While she acknowledged taking the $196,862, she denied taking any of the funds dealt with in the forensic audit and said the audit was designed to make her a scapegoat.

“I thought (the Plante Moran audit) was ridiculous. Honestly, what the audit was written to do was basically blame me for everything that has ever been wrong in Ironwood Township,” Olson-DeRosso said later in the hearing. “And that is not fair, it’s not fair at all.”

When cross-examined by Gogebic County Prosecutor Nick Jacobs, Olson-DeRosso said she paid bills and purchased things with the money she admitted to taking.

McHale, who heads the Plante Moran’s forensic investigative practice, also detailed the work done to determine those figures.

“Unfortunately these types of schemes are difficult to uncover and we spent over 400 hours trying to piece together the puzzle, if you will, of what happened to the money,” McHale said. “A lot of that included summarizing the detailed banking deposit information (and) tracing and matching up banking details to make sure we captured all of the proper information.”

McHale said the forensic audit reviewed three accounts the township treasurer’s office oversaw — the tax, utility and garbage accounts. While the audit was limited to the three years between 2013 and 2016, McHale testified additional losses beyond that timeframe were “likely.”

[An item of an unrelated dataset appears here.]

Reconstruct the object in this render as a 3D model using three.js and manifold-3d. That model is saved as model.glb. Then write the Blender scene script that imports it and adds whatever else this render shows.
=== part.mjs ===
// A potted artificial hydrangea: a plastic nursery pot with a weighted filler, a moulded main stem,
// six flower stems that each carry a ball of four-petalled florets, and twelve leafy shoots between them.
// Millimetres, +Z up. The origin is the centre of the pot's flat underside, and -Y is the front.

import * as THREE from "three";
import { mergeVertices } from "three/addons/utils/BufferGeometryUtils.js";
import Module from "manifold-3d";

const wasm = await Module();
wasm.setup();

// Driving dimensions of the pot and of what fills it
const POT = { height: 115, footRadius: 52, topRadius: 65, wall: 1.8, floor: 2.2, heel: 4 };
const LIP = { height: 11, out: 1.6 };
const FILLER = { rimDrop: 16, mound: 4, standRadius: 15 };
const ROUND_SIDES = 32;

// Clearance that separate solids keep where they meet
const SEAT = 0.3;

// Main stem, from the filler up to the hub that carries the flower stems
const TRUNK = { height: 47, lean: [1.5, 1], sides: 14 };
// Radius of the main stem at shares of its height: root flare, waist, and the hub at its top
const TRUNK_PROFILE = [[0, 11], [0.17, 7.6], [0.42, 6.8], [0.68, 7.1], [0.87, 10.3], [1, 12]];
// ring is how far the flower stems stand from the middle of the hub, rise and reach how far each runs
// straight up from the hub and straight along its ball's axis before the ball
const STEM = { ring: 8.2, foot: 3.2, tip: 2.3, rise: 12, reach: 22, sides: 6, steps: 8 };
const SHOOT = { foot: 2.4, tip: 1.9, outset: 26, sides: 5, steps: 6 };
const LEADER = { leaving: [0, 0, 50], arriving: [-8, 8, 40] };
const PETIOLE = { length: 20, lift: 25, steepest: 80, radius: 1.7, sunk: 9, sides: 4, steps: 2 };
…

Two methods were used to determine the township’s losses, according to McHale – an analysis of the concealing deposits and an analysis of expected revenues versus actual deposits.

McHale explained the concealing deposits involved transferring money from various township accounts to others to cover the diversion of cash from the tax fund. She said while money was initially put into the tax fund from other accounts to cover the diverted funds; this created holes elsewhere in those other accounts, which in turn needed to be filled.

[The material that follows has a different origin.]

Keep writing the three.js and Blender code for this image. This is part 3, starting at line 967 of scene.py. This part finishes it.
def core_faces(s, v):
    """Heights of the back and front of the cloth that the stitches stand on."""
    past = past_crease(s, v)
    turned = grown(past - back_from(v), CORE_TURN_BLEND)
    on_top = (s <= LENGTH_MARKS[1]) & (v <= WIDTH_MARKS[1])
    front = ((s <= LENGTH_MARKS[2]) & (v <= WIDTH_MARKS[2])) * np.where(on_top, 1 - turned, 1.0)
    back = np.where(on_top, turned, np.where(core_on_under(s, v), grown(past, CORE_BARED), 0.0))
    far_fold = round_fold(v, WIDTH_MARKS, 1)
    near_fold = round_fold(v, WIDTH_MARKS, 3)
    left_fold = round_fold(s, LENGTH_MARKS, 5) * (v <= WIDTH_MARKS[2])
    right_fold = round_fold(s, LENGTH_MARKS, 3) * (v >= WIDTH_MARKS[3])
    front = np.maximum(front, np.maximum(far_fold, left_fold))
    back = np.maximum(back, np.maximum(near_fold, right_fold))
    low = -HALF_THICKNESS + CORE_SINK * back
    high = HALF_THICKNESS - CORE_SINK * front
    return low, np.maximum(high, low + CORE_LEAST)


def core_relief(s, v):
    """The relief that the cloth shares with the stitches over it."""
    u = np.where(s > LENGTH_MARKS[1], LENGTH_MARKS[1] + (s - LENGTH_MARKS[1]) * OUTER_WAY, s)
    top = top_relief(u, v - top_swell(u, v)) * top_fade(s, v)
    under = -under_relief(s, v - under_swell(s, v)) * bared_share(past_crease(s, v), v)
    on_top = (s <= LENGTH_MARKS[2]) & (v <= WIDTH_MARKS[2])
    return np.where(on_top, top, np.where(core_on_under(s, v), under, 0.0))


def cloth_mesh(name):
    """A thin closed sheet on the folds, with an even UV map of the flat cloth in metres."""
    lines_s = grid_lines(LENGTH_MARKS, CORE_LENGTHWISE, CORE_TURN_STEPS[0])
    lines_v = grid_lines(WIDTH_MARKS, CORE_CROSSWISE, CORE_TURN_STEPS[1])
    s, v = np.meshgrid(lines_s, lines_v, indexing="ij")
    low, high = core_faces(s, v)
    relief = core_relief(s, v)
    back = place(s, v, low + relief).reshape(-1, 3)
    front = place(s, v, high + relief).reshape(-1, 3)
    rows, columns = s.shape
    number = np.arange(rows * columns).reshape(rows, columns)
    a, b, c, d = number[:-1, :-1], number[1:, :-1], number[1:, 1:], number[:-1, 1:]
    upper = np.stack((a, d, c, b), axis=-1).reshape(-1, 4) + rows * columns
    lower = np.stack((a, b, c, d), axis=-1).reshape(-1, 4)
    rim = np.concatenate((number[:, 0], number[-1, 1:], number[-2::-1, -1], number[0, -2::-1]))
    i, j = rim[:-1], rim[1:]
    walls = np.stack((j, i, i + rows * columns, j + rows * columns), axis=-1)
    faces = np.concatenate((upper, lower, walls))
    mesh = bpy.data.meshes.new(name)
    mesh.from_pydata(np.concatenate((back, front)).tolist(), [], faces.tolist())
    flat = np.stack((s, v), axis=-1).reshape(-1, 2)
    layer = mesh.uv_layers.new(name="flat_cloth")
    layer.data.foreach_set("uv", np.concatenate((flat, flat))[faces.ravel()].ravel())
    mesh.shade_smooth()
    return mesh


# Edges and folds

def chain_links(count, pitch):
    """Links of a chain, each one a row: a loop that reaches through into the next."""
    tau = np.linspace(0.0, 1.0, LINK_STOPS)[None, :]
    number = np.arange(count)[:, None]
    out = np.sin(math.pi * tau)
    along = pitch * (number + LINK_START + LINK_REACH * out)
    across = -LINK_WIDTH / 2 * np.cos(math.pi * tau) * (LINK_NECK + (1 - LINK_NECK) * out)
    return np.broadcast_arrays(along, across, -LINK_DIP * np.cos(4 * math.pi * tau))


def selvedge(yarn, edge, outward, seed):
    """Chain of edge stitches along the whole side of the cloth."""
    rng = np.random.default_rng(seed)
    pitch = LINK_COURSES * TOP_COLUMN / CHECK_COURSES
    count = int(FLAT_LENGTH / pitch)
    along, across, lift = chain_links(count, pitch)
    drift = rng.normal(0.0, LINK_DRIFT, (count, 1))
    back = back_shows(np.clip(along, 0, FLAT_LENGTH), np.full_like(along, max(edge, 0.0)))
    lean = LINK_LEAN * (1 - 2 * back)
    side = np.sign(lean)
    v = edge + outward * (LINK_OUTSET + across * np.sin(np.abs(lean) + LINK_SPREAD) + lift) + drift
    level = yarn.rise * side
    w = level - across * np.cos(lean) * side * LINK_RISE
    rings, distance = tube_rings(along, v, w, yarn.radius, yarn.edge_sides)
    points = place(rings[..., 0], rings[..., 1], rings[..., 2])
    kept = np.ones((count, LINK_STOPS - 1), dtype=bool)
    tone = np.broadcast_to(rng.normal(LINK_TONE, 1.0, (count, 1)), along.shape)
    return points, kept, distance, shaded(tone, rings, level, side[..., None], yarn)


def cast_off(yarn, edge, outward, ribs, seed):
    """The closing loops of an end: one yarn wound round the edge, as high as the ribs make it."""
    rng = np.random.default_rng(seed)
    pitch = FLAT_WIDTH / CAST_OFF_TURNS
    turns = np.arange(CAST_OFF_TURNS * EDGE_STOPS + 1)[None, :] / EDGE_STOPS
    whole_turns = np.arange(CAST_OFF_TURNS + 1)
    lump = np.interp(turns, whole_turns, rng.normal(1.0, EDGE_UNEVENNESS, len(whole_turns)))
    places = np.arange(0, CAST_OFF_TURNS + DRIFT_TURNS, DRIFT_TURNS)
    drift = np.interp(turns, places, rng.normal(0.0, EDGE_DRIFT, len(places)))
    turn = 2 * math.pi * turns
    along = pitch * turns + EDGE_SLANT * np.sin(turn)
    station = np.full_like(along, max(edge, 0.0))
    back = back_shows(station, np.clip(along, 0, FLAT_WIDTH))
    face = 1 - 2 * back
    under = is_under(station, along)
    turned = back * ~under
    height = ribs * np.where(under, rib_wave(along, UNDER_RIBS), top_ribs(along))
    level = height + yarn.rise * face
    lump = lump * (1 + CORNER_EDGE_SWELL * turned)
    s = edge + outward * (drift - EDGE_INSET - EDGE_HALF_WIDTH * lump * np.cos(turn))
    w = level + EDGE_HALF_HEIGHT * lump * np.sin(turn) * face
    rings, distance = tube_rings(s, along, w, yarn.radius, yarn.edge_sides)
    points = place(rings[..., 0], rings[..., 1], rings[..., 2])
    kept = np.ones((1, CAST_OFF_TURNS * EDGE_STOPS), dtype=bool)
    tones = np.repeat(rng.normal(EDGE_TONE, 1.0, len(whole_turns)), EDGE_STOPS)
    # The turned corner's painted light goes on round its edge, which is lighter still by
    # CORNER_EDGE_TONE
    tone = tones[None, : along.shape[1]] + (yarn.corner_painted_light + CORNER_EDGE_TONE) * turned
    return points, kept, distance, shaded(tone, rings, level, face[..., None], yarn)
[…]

“Bills need to be paid from each of the funds — the garbage, the taxes, etc. — so what was happening was money was being transferred between those funds, like — for lack of a better term, like a shell game,” McHale explained. “And so, from the tax fund, money would be deposited from the utility fund so those bills could be paid.”

She said in addition to moving money within those three accounts, unrelate monies would also be deposited into the accounts. One example cited Tuesday was the deposit of a state revenue sharing check into the tax fund.

McHale said the sources of some of the checks, the round figures used and the frequency of the checks all point to the deposits being used to conceal the missing funds; rather than simply correcting accounting errors.

The losses calculated by this method increased each year, until the upper end of the loss range at $1,024,770 was reached.

The other method used to calculate the missing funds, analyzing expected revenues versus deposits, determined the lower end figure of $959,864.

McHale said this method largely relied on the data from the township’s BS&A software, subtracting the amounts deposited from the expected deposits and accounting for the concealing deposits used to move money around.

Ironwood Township Supervisor Steve Boyd testified after McHale.

As a representative of the township, or the victim in the case, Boyd was asked to come up with a restitution figure he felt would make the township whole.

Boyd discussed both the amounts the township was missing in diverted cash and forged or altered checks, as well as the various costs he said the township has incurred as a result of Olson-DeRosso’s actions.

He put the total for these figures at between $1,321,361 and $1,386,267. He also asked Pope to consider including a portion of the salaries of the township employees for time spent related to the case, as well as a portion of Olson-DeRosso’s salary.

“I feel the people of the township should not be paying her salary to divert their money,” Boyd said, when defense attorney Jim McKenzie asked his reasoning for requesting a portion of Olson-DeRosso’s salary.

McKenzie began his case by calling Olson-DeRosso to testify.

Olson-DeRosso said while she didn’t know what happened to the funds she was responsible for overseeing and may not have been a good accountant, that didn’t mean she took the money.

McKenzie also called Steven Chapski, a downstate forensic accountant, to testify on his opinion of Plante Moran’s forensic audit.

Chapski’s testimony revolved around several issues; primarily that the audit doesn’t show the funds in question went into Olson-DeRosso’s private account and the money transfers between different township funds didn’t benefit Olson-DeRosso as the money simply moved between internal accounts.

During her testimony earlier in the day, McHale addressed Chapski’s criticisms. She said while the money transfers involved internal movement, it did benefit Olson-DeRosso as it hid the original diversion of tax funds.

Olson-DeRosso is scheduled to be sentenced May 14, at which point Pope is expected to announce his decision regarding the amount of restitution in the case as part of his sentence.